Radiant Shade Open Mic Night
Back in the car he explained the history of the neighborhood we were headed to. Brownsville is known as a rather rough area recovering from a tough past, where poverty and crime still remain relatively high. It reminded me of a neighborhood in Orlando where I held a poetry workshop last year. I was curious to see how art was expressed in this community. As we parked outside the facility where the Radiant Shade Open Mic Night is held, I could already hear and feel the energy. The organizer and host R.Q. Tek was celebrating his birthday. Poets, singers, musicians, rappers and comedians all took the stage. The topics explored ranged from love, religion, discrimination, life and how mundane work can be.
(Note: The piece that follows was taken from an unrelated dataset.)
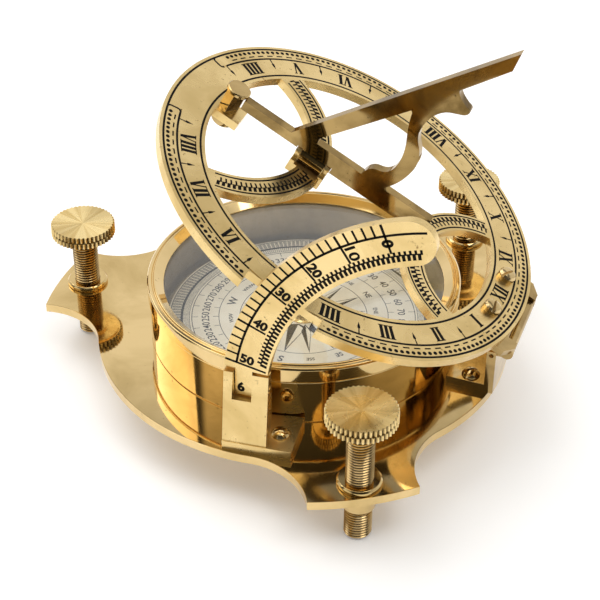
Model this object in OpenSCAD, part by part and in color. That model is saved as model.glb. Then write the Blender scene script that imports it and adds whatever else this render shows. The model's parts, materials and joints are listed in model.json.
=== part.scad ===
// Folding sundial over a compass: three-eared base on levelling screws, glazed compass drum,
// hinged hour ring with a folding gnomon, and a folding latitude arc.
// Millimetres, +Z up. The origin is the middle of the base plate's underside.
// The hour ring hinges on the +X side, and its hinge line runs along Y.

/* [Base plate] */
// thickness of the flat base plate
plate_thick = 2.2; // [1.8:0.1:4]
// how far the long curved edges between the ears reach past the drum
plate_margin = 13.2; // [12.8:0.1:16]
// how far the ears reach past the long curved edges
ear_reach = 14.4; // [13:0.1:18]
// how much further the left ear reaches
left_more = 0.5; // [0:0.1:1]
// how much less the front ear reaches
front_less = 1.1; // [0:0.1:1.2]
// radius of the hollow curve on each side of an ear
scoop_r = 17; // [13:0.5:19]
// angle from the middle of an ear to the middle of its hollow curves
scoop_turn = 25.8; // [24:0.1:28]
// turn of the plate against the ring hinge, as the screws stand in the finished thing
plate_turn = 2.4; // [0:0.1:4]

/* [Levelling screws] */
// distance of the levelling screws from the ends of the ears
screw_inset = 6.6; // [6:0.1:7.2]
// outside diameter of the levelling screw's thread
rod_d = 6.35; // [5:0.05:6.6]
// lead of the levelling screw's thread
rod_pitch = 0.75; // [0.6:0.05:1.5]
// depth of the thread
rod_thread = 0.36; // [0.2:0.02:0.5]
// how far the screw tips stand below the plate's underside
foot_drop = 12.7; // [10:0.1:18]
// diameter of the knurled knob
knob_d = 16; // [14:0.1:16]
// height of the knurled knob
knob_h = 3.5; // [2.6:0.1:4.5]
// height of the left knob's top above the plate
left_top = 18.2; // [16:0.1:22]
// height of the front knob's top above the plate
front_top = 20.7; // [16:0.1:22]
// height of the back knob's top above the plate
back_top = 18.6; // [16:0.1:22]
// height of the plain collar under the knob
knob_collar = 0.6; // [0.4:0.1:1]
// teeth in one row of the knurl
knob_teeth = 44; // [36:1:46]
// diameter of the bush flange on the plate
bush_flange_d = 10.2; // [9.4:0.1:11]
// height of the bush flange
bush_flange_h = 1.3; // [0.8:0.1:2]
// diameter of the bush body under the plate
bush_body_d = 8.2; // [7.8:0.1:8.6]
// length of the bush body under the plate
bush_drop = 4.5; // [4:0.1:8]

/* [Compass] */
// outside radius of the compass drum
case_r = 37.7; // [37:0.1:37.9]
// thickness of the drum's wall
case_wall = 2.5; // [2:0.1:3]
// thickness of the drum's floor
case_floor = 0.9; // [0.8:0.1:1.4]
// height of the drum's outer wall above the plate
case_h = 11.6; // [11:0.1:11.8]
// height of the collar that the bezel fits over
collar_h = 0.9; // [0.7:0.1:1.1]
// how far the bezel stands out past the drum
bezel_out = 0.4; // [0.2:0.1:0.5]
// wall thickness of the bezel's skirt
bezel_skirt = 1.2; // [0.9:0.1:1.4]
// height of the bezel's top above the plate
bezel_top = 15.95; // [15.5:0.05:16]
// width of the bezel's face around the glass
bezel_face = 4; // [3.6:0.1:5]
// thickness of the glass
glass_thick = 1.2; // [1:0.1:1.4]
// gap between the turning card and the drum's wall
card_gap = 1.6; // [1:0.1:3]
// height of the compass card above the plate
card_z = 2.1; // [1.9:0.1:3]
// thickness of the compass card
card_thick = 0.3; // [0.2:0.05:0.5]
// length of the bar magnet under the card
magnet_len = 39; // [30:1:44]
// width of the bar magnet
magnet_w = 3.4; // [3:0.1:5]
// thickness of the bar magnet
magnet_thick = 0.6; // [0.4:0.1:0.8]
// radius of the hole around the pivot in the card and its magnet
pivot_hole = 1.1; // [0.9:0.1:1.4]

/* [Hour ring] */
// how far the hour ring's rim reaches past the drum's radius
ring_over = 10.5; // [9.6:0.1:11]
// width of the hour ring's band
ring_w = 11; // [10:0.1:12]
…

"And next we have a poet who came all the way from Aruba to perform tonight. Did you just get off the airplane and head over here?", R.Q. Tek asked me.
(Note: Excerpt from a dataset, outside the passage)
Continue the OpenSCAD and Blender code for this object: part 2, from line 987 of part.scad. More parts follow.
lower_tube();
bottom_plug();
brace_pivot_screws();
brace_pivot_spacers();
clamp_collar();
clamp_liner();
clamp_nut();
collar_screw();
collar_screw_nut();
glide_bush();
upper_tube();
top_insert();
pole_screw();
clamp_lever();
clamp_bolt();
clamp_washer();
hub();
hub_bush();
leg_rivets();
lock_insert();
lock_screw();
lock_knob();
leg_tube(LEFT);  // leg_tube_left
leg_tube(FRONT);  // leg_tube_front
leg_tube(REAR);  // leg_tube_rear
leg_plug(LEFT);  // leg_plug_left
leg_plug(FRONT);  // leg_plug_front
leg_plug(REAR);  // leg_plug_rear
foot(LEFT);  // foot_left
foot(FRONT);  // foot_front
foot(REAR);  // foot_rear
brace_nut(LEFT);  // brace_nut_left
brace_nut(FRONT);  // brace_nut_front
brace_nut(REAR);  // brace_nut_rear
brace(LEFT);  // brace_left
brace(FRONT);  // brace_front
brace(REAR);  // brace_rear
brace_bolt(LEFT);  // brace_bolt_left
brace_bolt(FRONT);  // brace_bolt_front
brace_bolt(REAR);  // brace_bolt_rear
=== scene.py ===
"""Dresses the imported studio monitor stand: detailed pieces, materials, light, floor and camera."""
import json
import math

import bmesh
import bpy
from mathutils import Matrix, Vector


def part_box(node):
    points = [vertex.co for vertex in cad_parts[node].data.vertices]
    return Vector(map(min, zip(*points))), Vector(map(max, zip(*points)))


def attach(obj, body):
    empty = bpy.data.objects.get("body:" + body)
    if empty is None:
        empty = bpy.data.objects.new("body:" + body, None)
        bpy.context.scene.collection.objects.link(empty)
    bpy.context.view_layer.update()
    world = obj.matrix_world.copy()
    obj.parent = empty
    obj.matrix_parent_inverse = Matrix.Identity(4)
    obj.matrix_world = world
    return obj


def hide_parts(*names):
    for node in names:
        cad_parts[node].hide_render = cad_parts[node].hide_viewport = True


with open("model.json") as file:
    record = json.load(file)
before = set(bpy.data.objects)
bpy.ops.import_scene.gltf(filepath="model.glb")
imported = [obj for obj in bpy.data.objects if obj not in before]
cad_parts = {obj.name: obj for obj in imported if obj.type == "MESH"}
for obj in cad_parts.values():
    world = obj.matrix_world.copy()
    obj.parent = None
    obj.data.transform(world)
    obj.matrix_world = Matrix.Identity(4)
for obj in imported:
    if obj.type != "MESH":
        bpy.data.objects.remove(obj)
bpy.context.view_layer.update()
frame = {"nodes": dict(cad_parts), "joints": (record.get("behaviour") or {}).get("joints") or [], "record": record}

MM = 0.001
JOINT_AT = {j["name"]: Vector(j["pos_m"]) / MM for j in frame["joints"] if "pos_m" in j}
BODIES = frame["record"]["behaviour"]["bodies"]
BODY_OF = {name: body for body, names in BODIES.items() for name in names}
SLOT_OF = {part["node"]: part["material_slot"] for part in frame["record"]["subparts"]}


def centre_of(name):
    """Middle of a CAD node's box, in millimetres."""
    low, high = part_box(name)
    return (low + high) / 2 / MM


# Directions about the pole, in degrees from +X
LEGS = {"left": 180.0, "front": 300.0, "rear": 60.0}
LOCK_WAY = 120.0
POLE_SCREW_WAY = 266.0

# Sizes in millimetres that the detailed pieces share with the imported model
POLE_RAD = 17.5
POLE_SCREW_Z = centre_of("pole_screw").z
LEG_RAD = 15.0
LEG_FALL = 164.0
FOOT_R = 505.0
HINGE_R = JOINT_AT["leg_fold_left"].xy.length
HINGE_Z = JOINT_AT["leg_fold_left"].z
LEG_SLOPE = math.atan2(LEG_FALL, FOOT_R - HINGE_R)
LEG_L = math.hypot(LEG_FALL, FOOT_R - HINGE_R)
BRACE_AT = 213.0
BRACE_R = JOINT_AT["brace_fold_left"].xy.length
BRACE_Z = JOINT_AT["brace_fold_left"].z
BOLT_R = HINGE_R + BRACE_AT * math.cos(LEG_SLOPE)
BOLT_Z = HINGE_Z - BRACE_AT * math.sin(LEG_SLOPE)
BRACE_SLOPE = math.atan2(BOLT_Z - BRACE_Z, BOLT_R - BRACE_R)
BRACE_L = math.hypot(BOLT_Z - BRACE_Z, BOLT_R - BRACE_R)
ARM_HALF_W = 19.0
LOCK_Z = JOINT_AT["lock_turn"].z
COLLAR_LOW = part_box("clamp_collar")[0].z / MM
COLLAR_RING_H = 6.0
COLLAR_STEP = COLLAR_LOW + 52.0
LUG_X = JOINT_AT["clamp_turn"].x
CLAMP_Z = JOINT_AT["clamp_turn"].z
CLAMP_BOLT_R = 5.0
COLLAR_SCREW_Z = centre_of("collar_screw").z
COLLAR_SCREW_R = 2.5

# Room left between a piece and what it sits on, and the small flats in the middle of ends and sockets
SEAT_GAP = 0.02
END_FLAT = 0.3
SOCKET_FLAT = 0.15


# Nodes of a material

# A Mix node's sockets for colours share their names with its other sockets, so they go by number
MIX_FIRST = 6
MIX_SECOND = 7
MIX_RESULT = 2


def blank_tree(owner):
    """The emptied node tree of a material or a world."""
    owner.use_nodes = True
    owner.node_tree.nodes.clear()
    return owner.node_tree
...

"I showered first", I yelled out at him.
"See now that's dedication can we have a round of applause for Rosabelle."
I got up, wished R.Q. Tek a happy birthday and explained very briefly who I am and introduced the poem I was going to recite. I specifically wanted to recite a poem that includes both English and Papiamento. Inspired by Curaçaoan singer Izaline Calister—who performs in Papiamentu all over the world and still reaches her audience—I wanted to see what would happen if I included Papiamento in an international performance. I was surprised to receive a standing ovation after I finished reciting 'Amor a bisa / Love said.' When I walked to the back, a Spanish speaking visitor told me he understood what I was saying and the dialect is awesome. Because the show continued and I didn't want to disturb the next performer by talking, I didn't get a chance to tell the visitor that Papiamento is an official language and no longer a dialect. I was so pleased with the confirmation that I could recite in Papiamento while performing abroad. I received this same validation when I performed in Bogota, Colombia last month. As the night came to an end at about 11:30PM, Leon and I took a last peek on his cellphone to check the score. It was a victorious night on stage in Brownsville but the Golden State Warriors took game 1 in Oakland. We consoled each other and drove back to the hotel.
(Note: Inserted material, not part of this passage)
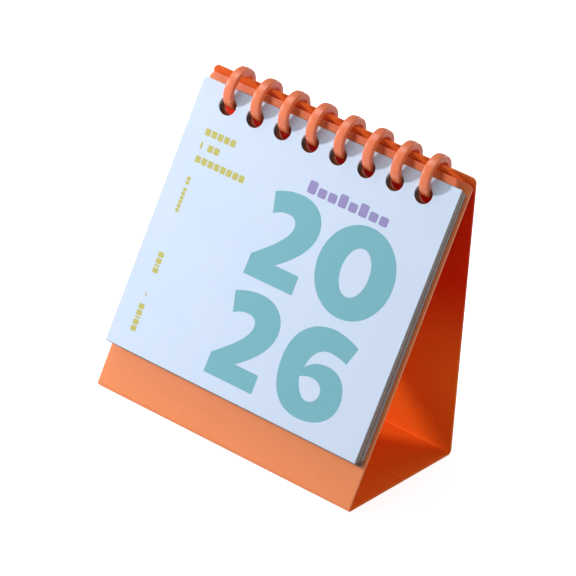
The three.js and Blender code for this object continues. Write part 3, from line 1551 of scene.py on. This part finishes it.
@dataclass
class Studio:
    """The camera at the photograph's angle, the floor and the soft light."""

    camera_place: Triple = (482.8, -915.1, 519.4)
    camera_aim: Triple = (-4.1, -5.4, 54.4)
    camera_roll: float = math.radians(13.08)
    lens: float = 196.1
    sensor: float = 36.0
    near_limit: float = 10.0
    sky_level: float = 0.32
    floor_radius: float = 3000.0
    floor_colour: Triple = (240, 241, 244)
    floor_roughness: float = 0.9
    floor_lift: float = 0.7
    lamps: tuple[Lamp, ...] = (
        Lamp("key_light", (-795.0, -440.0, 280.0), 60.0, 7.5),
        Lamp("top_light", (-430.0, -170.0, 950.0), 420.0, 2.6),
        Lamp("side_light", (950.0, -350.0, 420.0), 500.0, 0.8),
        Lamp("back_light", (150.0, 1000.0, 420.0), 500.0, 2.4),
    )

    def build(self) -> None:
        """Sets up everything round the object."""
        self._camera()
        self._floor()
        self._sky()
        for lamp in self.lamps:
            lamp.build()
        bpy.context.scene.view_settings.view_transform = "Standard"

    def _camera(self) -> None:
        """A long lens, turned about its own axis as the photograph is."""
        data = bpy.data.cameras.new("camera")
        data.lens = self.lens
        data.sensor_width = self.sensor
        data.clip_start = self.near_limit * MM
        camera = new_object("camera", data)
        place = Vector(self.camera_place)
        look = facing(place, Vector(self.camera_aim))
        roll = Matrix.Rotation(self.camera_roll, 3, "Z")
        camera.matrix_world = Matrix.Translation(place * MM) @ (look @ roll).to_4x4()
        bpy.context.scene.camera = camera

    def _floor(self) -> None:
        """A wide pale disc that shows white and keeps the object's shadow."""
        disc = bmesh.new()
        radius = self.floor_radius * MM
        bmesh.ops.create_circle(disc, cap_ends=True, segments=64, radius=radius)
        mesh = bpy.data.meshes.new("floor")
        disc.to_mesh(mesh)
        disc.free()
        floor = new_object("floor", mesh)
        book = NodeBook.of_material("pale_floor")
        camera_ray = book.node("ShaderNodeLightPath", output="Is Camera Ray")
        lift = (self.floor_lift, self.floor_lift, self.floor_lift, 1.0)
        mesh.materials.append(book.surface(
            Base_Color=tone(*self.floor_colour),
            Roughness=self.floor_roughness,
            Emission_Color=book.blend(camera_ray, BLACK, lift),
            Emission_Strength=1.0,
        ))

    def _sky(self) -> None:
        """An even white sky, plain white behind the object."""
        world = bpy.data.worlds.new("sky")
        book = NodeBook(world)
        seen = book.node("ShaderNodeLightPath", output="Is Camera Ray")
        strength = seen * (1.0 - self.sky_level) + self.sky_level
        sky = book.node("ShaderNodeBackground", inputs={"Color": WHITE, "Strength": strength})
        book.add("ShaderNodeOutputWorld", inputs={"Surface": sky})
        bpy.context.scene.world = world


def ring_centre() -> Vector:
    """The rings' centre, in millimetres, from the cover's hinge."""
    hinge = next(joint for joint in frame["joints"] if joint["name"] == "cover_turn")
    return Vector(hinge["pos_m"]) / MM


def main() -> None:
    """Builds the calendar from its frame outwards, and then the studio."""
    logging.basicConfig(level=logging.INFO, format="%(name)s: %(message)s")
    binding = Binding(ring_centre())
    stand = FoldedStand(binding)
    pack = SheetPack(binding, Face(binding.centre, stand.front_lean + FAN_ANGLE))
    stand.build()
    binding.build()
    pack.build()
    MonthGrid(pack).build()
    CoverSheet(pack).build()
    Studio().build()


if __name__ == "__main__":
    main()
The next days were pretty relaxing as most of our activities were scheduled at night. I had been so busy during the last months that the down time felt strange—and necessary. It was still spring in New York, it rained a little bit and at night it was a bit chilly for this Caribbean child. I walked around the city, did some reading and spent time with Leon. On a beautiful sunny afternoon we did a photoshoot to gather promotional material for when the tour stops in Aruba. We took the Guyanese and Aruban flags around the Brooklyn Bridge area where Leon's brother captured the shots.
Trilogy Tour Poetry Night
The main event of the Trilogy Tour was held on the 5th of June at South Oxford's Space in Fort Greene. Our host Steven Strickland, a talented actor and director, entertained the audience and introduced each poet. The topics explored by the artists on this night ranged from religion, discrimination, race, relationships and suicide. I admired how honest and vulnerable the poets were—in the same breath I might also say how strong they were. Each poet received 5 minutes to perform. I was inspired by was blown away by a poet who goes by the name of 13th midnight (Tarishi Shuler). Throughout his career, he has won many poetry slams across the United States and in 2012 he opened for former US President Bill Clinton at the Madison Ballroom in Time Square. His energy and the power of his voice impressed me severely. In the last round, all poets joined in what Leon called a popcorn session: all poets recited a short poem, one after another and from where ever they were standing or sitting. It felt a bit like a flashmob of poetry. The night was beautifully organized by Life of Wisdom foundation with the help of many volunteers including Leon's mother and grandmother. Having family as the force behind your projects is something I am well familiar with.
Bowery Poetry Club
The next day we headed over to Manhattan for our last performance. The Bowery Poetry Club hosted an open mic night as part of the Beat & Beyond festival that was taking place from the 3rd of June to the 8th of June, 2016. Beat & Beyond is a 6-day celebration honoring the poets, musicians, bookstores, publishers and other significant individuals whose voices and energy transformed the U.S. forever1. After the second world war, the Beat generation were active as a group of authors who challenged traditional narrative values, questioned the political system and rejected materialism. They explored spirituality, delved into Eastern religions and Buddhism and practiced meditation. I had been wanting to perform on this stage for quite some time now for precisely this reason—their respect for literature and the activities they organize. At the open mic night, one artist who had the privilege of knowing Allen Ginsberg—one of the leading figures of the Beat generation—presented an unpublished poem given to her by Ginsberg. To sit and listen to people who were in direct contact with a generation that influenced literature so enormously was a unique experience. Leon recited a soothing poem entitled "Coffee & Trust issues." It was so nice to see a variety in his performances throughout the 3 events, from energetic pieces to calm pieces.
Trilogy Tour in Aruba
As I write this blog reflecting on my time in New York, I am also looking forward and thinking about cool stuff we can do when the Trilogy Tour continues in Aruba. It will be my turn to host Leon on my island and I am excited to introduce him and his wonderful work to the folks here. The first stop of the Trilogy tour was a success and—like any event—there are special people involved who make it all happen. I would like to thank Prins Bernhard Cultuurfonds Caribish gebied for sponsoring my participation in the Trilogy Tour. My gratitude also goes out to Leon, his manager, his entire family and all the organizers for taking such good care of me this past week. Leon, see you in Aruba!